Concernant la guerre de l'information, l'irruption du champ informationnel représente en effet la plus grande rupture. Nous devons déjà nous défendre, durcir l'entraînement et notre préparation pour avoir des soldats et des cadres capables de faire face à des menaces informationnelles. Nos hommes présentent tous une vulnérabilité en termes de guerre informationnelle avec leurs smartphones dans leur poche qui les abreuvent d'informations, vraies ou fausses. C'est le rôle du commandement d'apprendre à nos soldats à prendre du recul et de les éclairer dans l'incertitude dans laquelle la guerre informationnelle peut les plonger. Voilà pour la partie défensive.
Du point de vue offensif, nous devrons être capables de combiner nos moyens dans la guerre informationnelle, bien que nous soyons forcément un peu plus inhibés que certains dans ce domaine. Le nouveau concept d'emploi des forces terrestres prendra en compte cette dimension, d'abord dans la doctrine, ensuite dans les moyens, enfin dans la capacité de mise en œuvre. C'est complexe : la guerre informationnelle demande beaucoup de synchronisation et de discernement.
Monsieur le député Gassilloud, oui la vision stratégique prend en compte le besoin d'intégration interarmées et interalliée dans la guerre de haute intensité. Il est illusoire de croire que nous ferons de la haute intensité seul, dans les champs cinétiques comme dans les champs informationnels, sans nos alliés, même si nous devrons rester capables d'intervenir éventuellement seuls, en particulier dans des opérations du type de celles que nous conduisons depuis 20 ans.

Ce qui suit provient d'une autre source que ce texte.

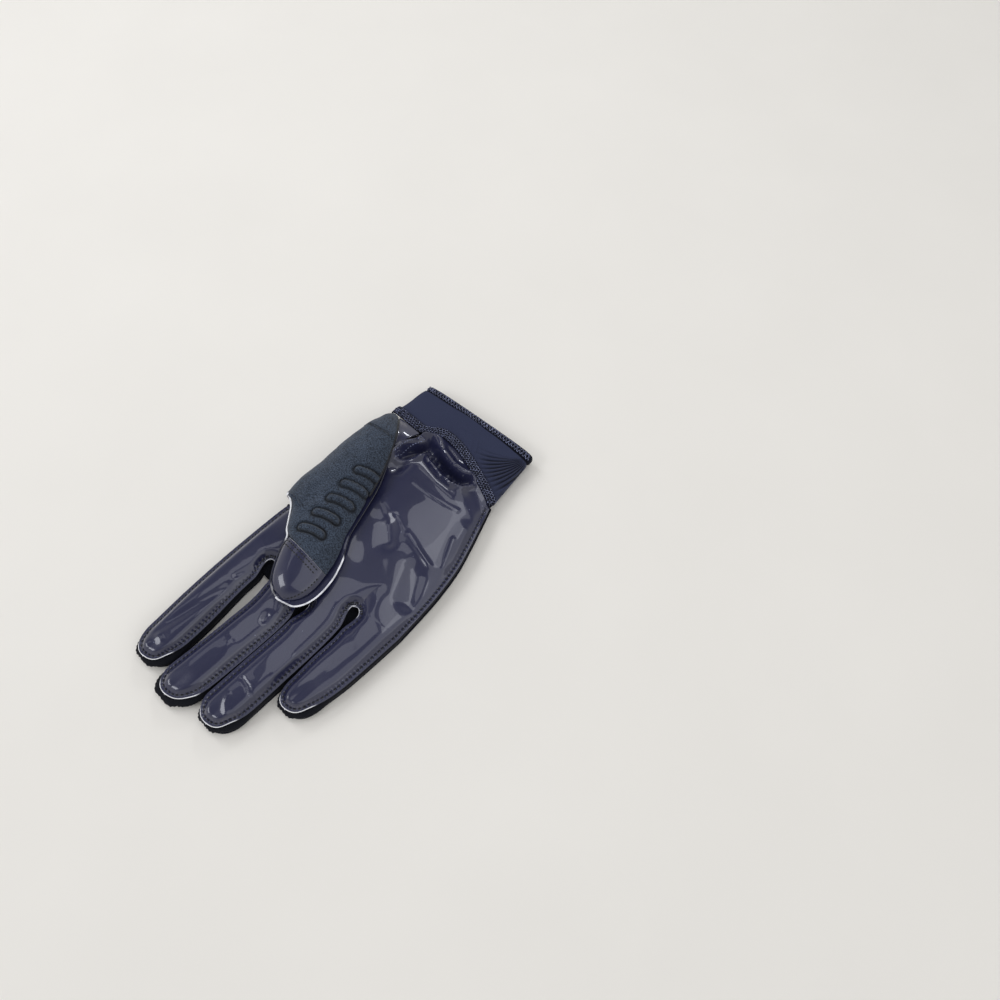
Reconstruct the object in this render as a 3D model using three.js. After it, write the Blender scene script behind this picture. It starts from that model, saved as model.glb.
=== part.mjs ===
// A football receiver's glove for the right hand, lying palm up on a table with its thumb folded
// over the palm. Units are millimetres, +Z is up, the fingers point along -Y and the thumb side is -X.
// Each sewn piece is one closed solid: a thin wall, hollow inside, with a small gap to the next piece.
import * as THREE from "three";

// Driving dimensions of the hand part
const PALM_WIDTH = 107; // across the knuckles, edge to edge
const PALM_LENGTH = 88; // thumb web line up to the cuff seam
const THUMB_REACH = 43; // thumb web line down to the thumb tip
const FINGER_LENGTH = 87.5; // index finger, foot line to tip
const FINGER_WIDTH = 24; // flat width of a finger
const TIP_ROUND = 13; // length of the rounded finger end
const EYELET_RADIUS = 3; // round notch at the foot of each finger slit
const EYELET_TAPER = 5; // depth at which the notch has narrowed to the slit, in radii

// Heights above the table
const EDGE_HEIGHT = 8.5; // raw edge of the palm sheet round the fingers
const FINGER_ARCH = 4.2; // rise of a finger's middle above its edges
const PALM_DOME = 4.9; // rise of the palm's middle above its edges
const THUMB_HEIGHT = 26.4; // top of the folded thumb
const FOLD_RISE = 5; // tallest buckle in the palm sheet

// Walls
const PALM_WALL = 1.2; // coated synthetic leather
const BACK_WALL = 1.2; // knitted back of the hand
const GUSSET_WALL = 1; // fabric between the fingers
const THUMB_WALL = 1.2; // stretch fabric over the thumb
const CUFF_WALL = 1.5; // elastic cuff
const HEM_WALL = 2.3; // folded and stitched opening edge
const SEAM_BAND_WALL = 0.9; // flat stitched band over the cuff seam
const SEAM_GAP = 0.35; // clearance between neighbouring pieces
const CUFF_SEAM_GAP = 1.1; // clearance between palm and cuff, under the stitched band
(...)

La dynamique interalliée est bonne. Le partenariat « capacités motorisées » (CaMo) avec les Belges est bien avancé, mais nous devons aussi compter sur nos autres alliés majeurs, les Américains bien évidemment, avec lesquels nous nous préparons pour 2021 à réaliser l'exercice Warfighter, de niveau des corps d'armée, dans lequel un PC de division française sera intégré, mais également les Britanniques, les Allemands, les Espagnols et les Portugais.